А помимо этого любил я помастерить мини-печки из подручного кирпича, а после этого пожарить на нем хлеб. Печки были конструктивно правильно сделаны — с поддувалом, дымоходом и трубой, и жаровней. Не меньший интерес представляли для меня радиоантенны и радиодело в целом. В поисках заветных плат с припаянными ножками радиодеталей я рыскал по прилегающим к селу свалкам, а найденное же вызывало безмерную радость и тепло. И спустя годы я понимаю, что и тогда я занимался и делал то, что мне хотелось. И это было правильно. Для одного лишнего гейм-сета на Dendy 8 bit я мог запросто профилонить занятие на лыжной секции, а мог и с удовольствием прокатиться по утру на этих самых лыжах по зимнему и уже упомянутому бору. Тайком я вынимал из антресоли газету эротического содержания и лицезрел воочию волнуясь, что вот-вот вернутся родители. Из шахматной доски я ловко соорудил ноутбук: на внутренней поверхности фломастерами вывел клавиатуру и собственно экран, на нем даже было что-то изображено. Из советского Лего-конструктора были исполнены рации, фотоаппарат, хитрые шпионские приборы — после просмотра фильма, разумеется, о шпионах.

Если бы сейчас я встретил того самого Красноборова Андрюшу, я бы ему по честному и с благодарностью сказал: молодец, пацанчик!

Фотобуква №5. Узоры

Вряд ли ты останавливал внимание, а именно на том, что узоры присутствуют вокруг тебя, они повсеместны и, нужно признать, повсюду. Это они на виниловых пластинках через иголку звукоснимателя просачиваются сквозь провода и микросхемы в динамики деревянных громкоговорителей, а после — в ушные раковины. А мелодия с той пластинки уже узором электрических разводов на сетке нейронов мозга. Мелодия создает настроение, знай. И я просыпаюсь без спешки и задолго до восхода солнца, чтобы изрядно и, конечно, безмерно насладиться первым чаем. Раннее утро, звучи, музыка, звучи. А если пьешь чай — пей у окна. Тогда сквозь стекло видишь сорок лет Победы. Что машины движутся на проспекте, просто машины движутся, что все за окном изменяется с каждой секундой, кап-кап капает время. Подлей кипяточка, повтори заново, узнай вновь новое. Пока засекаешь три вдоха и ровно три выдоха, заправь крупу молоком — наладь кашу. Как-то я упоминал, мол, мне классно без футболки гонять по квартире, так еще и после душа без трусов — здоровое проживание.
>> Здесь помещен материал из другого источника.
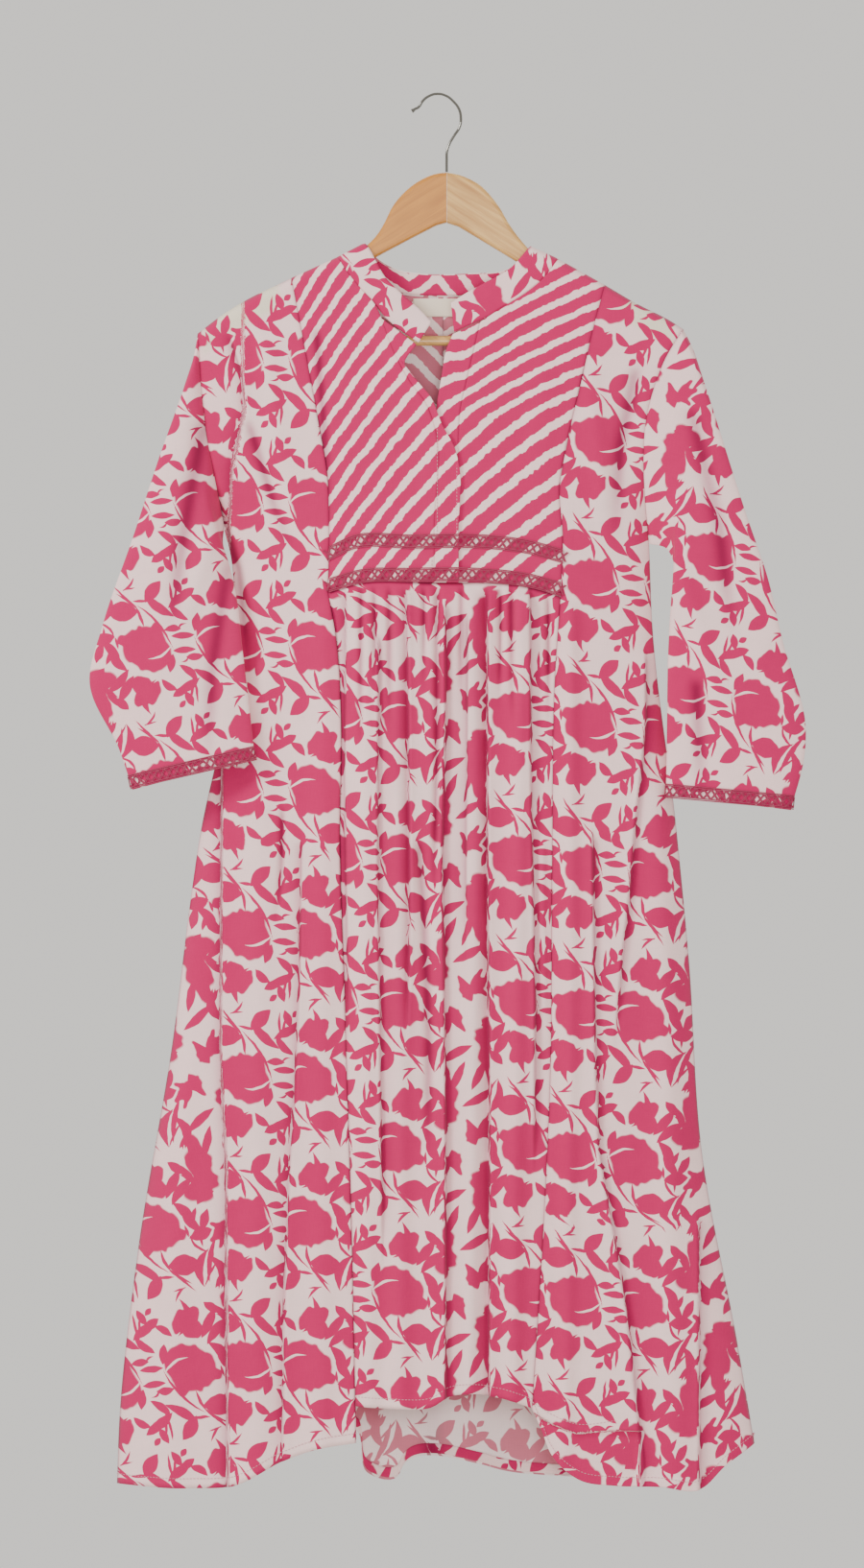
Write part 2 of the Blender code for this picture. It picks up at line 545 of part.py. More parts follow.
def hanger_arm(name, top, tip, foot, towards, colour):
    """Half of the hanger: a rounded board cut off square where it meets the other half."""
    reach = JOINT_X - towards * JOINT_OVERRUN
    crown = [Line(top)(share) for share in np.linspace(0, 1, ARM_POINTS)]
    points = [(reach, JOINT_TOP), *crown, *tip, *foot, (reach, JOINT_BOTTOM)]
    curve = bpy.data.curves.new(name + "_outline", "CURVE")
    curve.dimensions = "2D"
    curve.fill_mode = "BOTH"
    curve.extrude = (ARM_THICKNESS / 2 - ARM_ROUNDING) * MM
    curve.bevel_depth = ARM_ROUNDING * MM
    curve.bevel_resolution = 2
    curve.offset = -ARM_ROUNDING * MM
    spline = curve.splines.new("POLY")
    spline.points.add(len(points) - 1)
    for point, (x, z) in zip(spline.points, points):
        point.co = (x * MM, z * MM, 0, 1)
    spline.use_cyclic_u = True
    rough = link(name + "_outline", curve, "cutters")
    rough.rotation_euler = (math.pi / 2, 0, 0)
    bpy.context.view_layer.update()

    graph = bpy.context.evaluated_depsgraph_get()
    mesh = bpy.data.meshes.new_from_object(rough.evaluated_get(graph))
    mesh.transform(rough.matrix_world)
    board = bmesh.new()
    board.from_mesh(mesh)
    bmesh.ops.remove_doubles(board, verts=board.verts, dist=0.00001)
    board.to_mesh(mesh)
    board.free()
    bpy.data.objects.remove(rough, do_unlink=True)
    arm = link(name, mesh)

    size = 4 * JOINT_OVERRUN * MM
    bpy.ops.mesh.primitive_cube_add(size=1)
    cutter = bpy.context.active_object
    cutter.name = name + "_joint_cutter"
    cutter.dimensions = (size, size, 0.1)
    bpy.ops.object.transform_apply(location=False, rotation=False, scale=True)
    middle = (JOINT_X + towards * JOINT_GAP / 2) * MM - towards * size / 2
    cutter.location = (middle, 0, (JOINT_TOP + JOINT_BOTTOM) / 2 * MM)
    for collection in cutter.users_collection:
        collection.objects.unlink(cutter)
    bpy.data.collections["cutters"].objects.link(cutter)
    cutter.hide_render = True
    cutter.display_type = "WIRE"
    cut = arm.modifiers.new("Joint", "BOOLEAN")
    cut.operation = "DIFFERENCE"
    cut.object = cutter
    arm.data.shade_smooth()
    arm.data.set_sharp_from_angle(angle=SHARP_EDGE)
    finish(arm, colour, WOOD_ROUGHNESS)


def hanger_bar():
    bpy.ops.mesh.primitive_cylinder_add(
        vertices=24, radius=BAR_RADIUS * MM, depth=(BAR_RIGHT - BAR_LEFT) * MM,
        location=((BAR_LEFT + BAR_RIGHT) / 2 * MM, 0, BAR_Z * MM), rotation=(0, math.pi / 2, 0),
    )
    bar = bpy.context.active_object
    bar.name = "hanger_bar"
    for collection in bar.users_collection:
        collection.objects.unlink(bar)
    bpy.data.collections["kurta_tunic_dress"].objects.link(bar)
    finish(bar, WOOD_PALE, WOOD_ROUGHNESS)


def hanger_hook():
    curve = bpy.data.curves.new("hanger_hook", "CURVE")
    curve.dimensions = "3D"
    curve.bevel_depth = WIRE_RADIUS * MM
    curve.bevel_resolution = 2
    curve.use_fill_caps = True
    curve.resolution_u = 4
    spline = curve.splines.new("BEZIER")
    spline.bezier_points.add(len(HOOK) - 1)
    for point, (x, z, radius) in zip(spline.bezier_points, HOOK):
        point.co = (x * MM, 0, z * MM)
        point.radius = radius
        point.handle_left_type = point.handle_right_type = "AUTO"
    finish(link("hanger_hook", curve), CHROME, CHROME_ROUGHNESS, 1.0)


def main():
    clear_scene()
    for name in ("kurta_tunic_dress", "cutters"):
        bpy.context.scene.collection.children.link(bpy.data.collections.new(name))
    link("dress_on_hanger", None)
    yokes()
    plackets()
    front_panels()
    back_panels()
    collar()
    yoke_lace("lace_yoke_upper", UPPER_LACE_TOP, UPPER_LACE_BOTTOM)
    yoke_lace("lace_yoke_lower", LOWER_LACE_TOP, YOKE_HEM)
    sleeves()
    hanger_arm("hanger_arm_left", ARM_TOP_LEFT, ARM_TIP_LEFT, ARM_FOOT_LEFT, -1, WOOD_DARK)
    hanger_arm("hanger_arm_right", ARM_TOP_RIGHT, ARM_TIP_RIGHT, ARM_FOOT_RIGHT, 1, WOOD_PALE)
    hanger_bar()
    hanger_hook()


main()
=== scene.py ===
import math

import bpy
import numpy as np
from bpy.props import FloatProperty, FloatVectorProperty, PointerProperty
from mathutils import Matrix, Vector


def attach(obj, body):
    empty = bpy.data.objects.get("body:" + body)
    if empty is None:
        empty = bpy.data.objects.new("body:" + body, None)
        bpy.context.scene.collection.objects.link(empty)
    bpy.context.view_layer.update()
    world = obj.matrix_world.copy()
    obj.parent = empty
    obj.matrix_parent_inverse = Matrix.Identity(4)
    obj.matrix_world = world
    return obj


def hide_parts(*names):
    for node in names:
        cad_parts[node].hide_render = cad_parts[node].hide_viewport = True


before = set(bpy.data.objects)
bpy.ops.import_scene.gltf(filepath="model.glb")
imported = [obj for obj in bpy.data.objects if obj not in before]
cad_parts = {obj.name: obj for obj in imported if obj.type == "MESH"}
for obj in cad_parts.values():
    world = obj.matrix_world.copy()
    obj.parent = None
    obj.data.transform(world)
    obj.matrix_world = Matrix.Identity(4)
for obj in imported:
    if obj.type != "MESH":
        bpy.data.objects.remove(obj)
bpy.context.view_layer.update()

bl_info = {
    "name": "Kurta tunic dress on a wooden hanger",
    "version": (1, 0, 0),
    "blender": (4, 5, 0),
    "location": "View3D > Sidebar > Kurta",
    "description": "Builds a block-printed cotton tunic dress hung on a wooden hanger",
    "category": "Object",
}

MM = 0.001
BODY = "root"
HANGER_ARMS = ["hanger_arm_left", "hanger_arm_right"]

# ---------------------------------------------------------------- the cut, as it hangs (X, Z in mm)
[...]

Узоры также в речах. У одних они в виде невода — тащит и завлекает, да и не особо пытаешься из них вырваться, соблазняешься. Это талантливо. У других — словно узлы на продуктовой авоське: грубые, неотесанные и пахнут селедкой — морщи нос просто. Каждый специалист по специям обладает знанием, а именно — насыпай в кулек осознанно, тщательно перемешивай и порционируй: узоры на языке вкушаещего гарантированы как зимние каникулы. Таки вспомни на минутку из детства: ложишься спать, а завтра начинаются уже школьные зимние каникулы, можно выспаться от души, делать то, что захочется, и, проснувшись, бегать и глазеть под елку. Столько планов и радости!

А сколько разных разнообразных узоров на девичьих чулках. Можно быть и звездочетом, а не сосчитаешь точно!

Фотобуква №6.
Чехов и созерцание

Я бережно высыпал из чайного кисета остатки фэн хуан дань цуна на стол, собрал из кучек воедино и смахнул в кружку. Горячая водица хлынула носом из самовара, омывая чаинки. А те тотчас начали разворачиваться словно свитки древних знаний, передавая тайны и умения воде. Чайный аромат стелется плавно и ровно по моей избе. И вообще будто мы на летнем Тибете, а не в снегах Урале. Завтра хороший выходной, то есть не нужно по утру пробираться узкими тропами на наш рудный завод. Я втягивал чай, делая нижней губой блюдечко, и смотрел в окно — темные щиколотки гор, луна и озеро. Это я помню точно.